Waste, and the late capitalist industrial metabolism

May 11, 2017 — April 22, 2020

ecology
economics
sustainability
wonk

1 Food waste

Check out this social network for compost: Sharewaste.com.

I use it.

2 The weirdness of packaged products

In which bottled water is shot:

Bottled water is awful:

Boycotting bottled water means you support the idea that public access to clean, safe water is not only a basic human right, but that it’s a goddamn technological triumph worth protecting. It means you believe that ensuring public access to this resource is the only way to guarantee it will be around in a few more years.

Clean, safe drinking water that flows freely out of our faucets is a feat of engineering that humans have been perfecting for two millennia. It is a cornerstone of civilization. It is what our cities are built upon. And over the years the scientists and hydrologists and technicians who help get water to our houses have also become our environmental stewards, our infrastructural watchdogs, our urban visionaries. Drinking the water these people supply to our homes is the best possible way to protect future access to water worldwide. […]
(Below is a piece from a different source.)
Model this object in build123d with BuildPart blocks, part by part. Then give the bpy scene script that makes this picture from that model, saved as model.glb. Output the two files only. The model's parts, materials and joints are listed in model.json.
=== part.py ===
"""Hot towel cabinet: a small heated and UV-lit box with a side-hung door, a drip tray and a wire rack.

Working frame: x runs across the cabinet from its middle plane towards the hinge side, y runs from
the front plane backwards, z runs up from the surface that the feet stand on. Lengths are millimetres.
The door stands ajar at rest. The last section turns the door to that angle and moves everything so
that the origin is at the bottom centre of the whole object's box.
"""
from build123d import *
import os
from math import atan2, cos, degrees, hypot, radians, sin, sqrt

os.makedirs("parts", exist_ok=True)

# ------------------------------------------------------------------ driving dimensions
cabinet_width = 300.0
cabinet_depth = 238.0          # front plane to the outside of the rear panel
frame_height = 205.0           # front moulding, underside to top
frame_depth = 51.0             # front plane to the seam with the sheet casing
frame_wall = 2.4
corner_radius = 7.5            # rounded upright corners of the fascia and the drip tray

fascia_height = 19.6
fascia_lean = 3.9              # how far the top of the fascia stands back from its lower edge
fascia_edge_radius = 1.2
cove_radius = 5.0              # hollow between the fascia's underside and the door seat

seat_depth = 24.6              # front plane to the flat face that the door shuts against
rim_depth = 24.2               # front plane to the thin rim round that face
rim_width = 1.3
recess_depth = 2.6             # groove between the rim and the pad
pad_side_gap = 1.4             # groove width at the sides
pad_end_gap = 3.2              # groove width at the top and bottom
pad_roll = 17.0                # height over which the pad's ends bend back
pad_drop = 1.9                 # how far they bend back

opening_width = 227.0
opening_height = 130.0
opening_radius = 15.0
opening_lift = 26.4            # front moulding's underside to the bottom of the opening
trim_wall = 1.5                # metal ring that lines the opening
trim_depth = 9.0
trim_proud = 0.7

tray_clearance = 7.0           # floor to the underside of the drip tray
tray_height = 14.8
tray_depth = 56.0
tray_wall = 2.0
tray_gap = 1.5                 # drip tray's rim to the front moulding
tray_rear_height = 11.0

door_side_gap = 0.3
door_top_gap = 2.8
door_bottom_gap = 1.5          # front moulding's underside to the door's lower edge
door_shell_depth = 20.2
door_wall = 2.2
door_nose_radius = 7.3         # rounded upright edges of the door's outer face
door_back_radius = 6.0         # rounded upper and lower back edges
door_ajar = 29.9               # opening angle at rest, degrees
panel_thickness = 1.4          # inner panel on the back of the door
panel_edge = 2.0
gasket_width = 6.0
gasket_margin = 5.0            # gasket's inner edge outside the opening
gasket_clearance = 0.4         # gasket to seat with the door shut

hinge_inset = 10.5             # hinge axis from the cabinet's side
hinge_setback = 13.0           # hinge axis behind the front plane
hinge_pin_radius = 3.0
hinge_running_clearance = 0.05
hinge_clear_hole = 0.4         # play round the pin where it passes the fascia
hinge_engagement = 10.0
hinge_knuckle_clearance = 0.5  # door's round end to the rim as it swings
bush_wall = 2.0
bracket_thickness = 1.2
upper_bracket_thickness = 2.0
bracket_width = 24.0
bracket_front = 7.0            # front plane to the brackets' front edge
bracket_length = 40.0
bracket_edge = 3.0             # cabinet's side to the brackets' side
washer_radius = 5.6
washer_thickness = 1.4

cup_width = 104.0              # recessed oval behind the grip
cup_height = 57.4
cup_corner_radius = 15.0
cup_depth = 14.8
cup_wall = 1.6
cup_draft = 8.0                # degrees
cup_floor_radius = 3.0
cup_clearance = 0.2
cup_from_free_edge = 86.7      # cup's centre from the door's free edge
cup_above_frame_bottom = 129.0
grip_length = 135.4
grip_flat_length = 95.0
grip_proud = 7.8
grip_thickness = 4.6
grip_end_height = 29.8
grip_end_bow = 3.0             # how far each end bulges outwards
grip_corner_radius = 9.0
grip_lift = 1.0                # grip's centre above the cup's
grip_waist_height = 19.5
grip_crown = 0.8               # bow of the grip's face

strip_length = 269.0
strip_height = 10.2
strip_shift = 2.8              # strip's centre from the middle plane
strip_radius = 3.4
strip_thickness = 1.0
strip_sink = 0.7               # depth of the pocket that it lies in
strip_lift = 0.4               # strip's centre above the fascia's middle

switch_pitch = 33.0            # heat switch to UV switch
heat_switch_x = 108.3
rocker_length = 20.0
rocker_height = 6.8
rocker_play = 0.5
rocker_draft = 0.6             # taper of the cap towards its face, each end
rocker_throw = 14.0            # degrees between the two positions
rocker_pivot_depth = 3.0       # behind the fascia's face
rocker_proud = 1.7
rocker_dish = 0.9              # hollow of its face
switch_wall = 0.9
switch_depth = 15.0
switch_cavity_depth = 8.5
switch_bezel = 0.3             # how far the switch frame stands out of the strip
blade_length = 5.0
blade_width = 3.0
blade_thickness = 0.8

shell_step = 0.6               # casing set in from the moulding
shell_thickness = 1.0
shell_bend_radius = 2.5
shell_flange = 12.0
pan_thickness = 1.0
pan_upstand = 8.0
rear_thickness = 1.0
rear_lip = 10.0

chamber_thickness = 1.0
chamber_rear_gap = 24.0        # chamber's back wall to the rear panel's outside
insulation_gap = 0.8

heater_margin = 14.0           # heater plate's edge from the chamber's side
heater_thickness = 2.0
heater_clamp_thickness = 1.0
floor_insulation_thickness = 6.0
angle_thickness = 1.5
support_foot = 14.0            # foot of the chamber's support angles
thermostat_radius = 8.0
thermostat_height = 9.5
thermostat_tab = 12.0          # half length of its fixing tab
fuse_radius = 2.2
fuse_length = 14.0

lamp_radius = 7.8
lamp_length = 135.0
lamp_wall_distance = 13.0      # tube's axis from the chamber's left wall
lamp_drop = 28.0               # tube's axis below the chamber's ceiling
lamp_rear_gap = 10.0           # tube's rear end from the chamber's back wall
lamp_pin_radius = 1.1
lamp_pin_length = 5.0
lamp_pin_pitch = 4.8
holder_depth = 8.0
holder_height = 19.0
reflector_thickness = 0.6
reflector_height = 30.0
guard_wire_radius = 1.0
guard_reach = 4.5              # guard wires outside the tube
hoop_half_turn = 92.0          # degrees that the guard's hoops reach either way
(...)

And yet, sell it we do, because we would be fools not to. People buy it and we make bank on it. We’re in no position to just leave that money on the table.

But the water thing, it causes fights and grief pretty regularly. Someone will ask the bartender for a cup of water. They reply: “We sell bottles, or there are free water fountains over there.” Most of the time, that person hates the idea of water fountains so much that they just pay for the bottle. Ka-ching.

But sometimes they instead try to grab a cup, and the bartender has to explain to them that cups are not free. (In fact, that cup costs us almost as much as the bottle of water does!) Sometimes this results in yelling, and someone getting thrown out.

[…] But:

Banning bottled water increases sales of robot sweat:

The bottled water ban did not reduce the number of bottles entering the waste stream from the university campus, the ultimate goal of the ban. With the removal of bottled water, consumers increased their consumption of less healthy bottled beverages.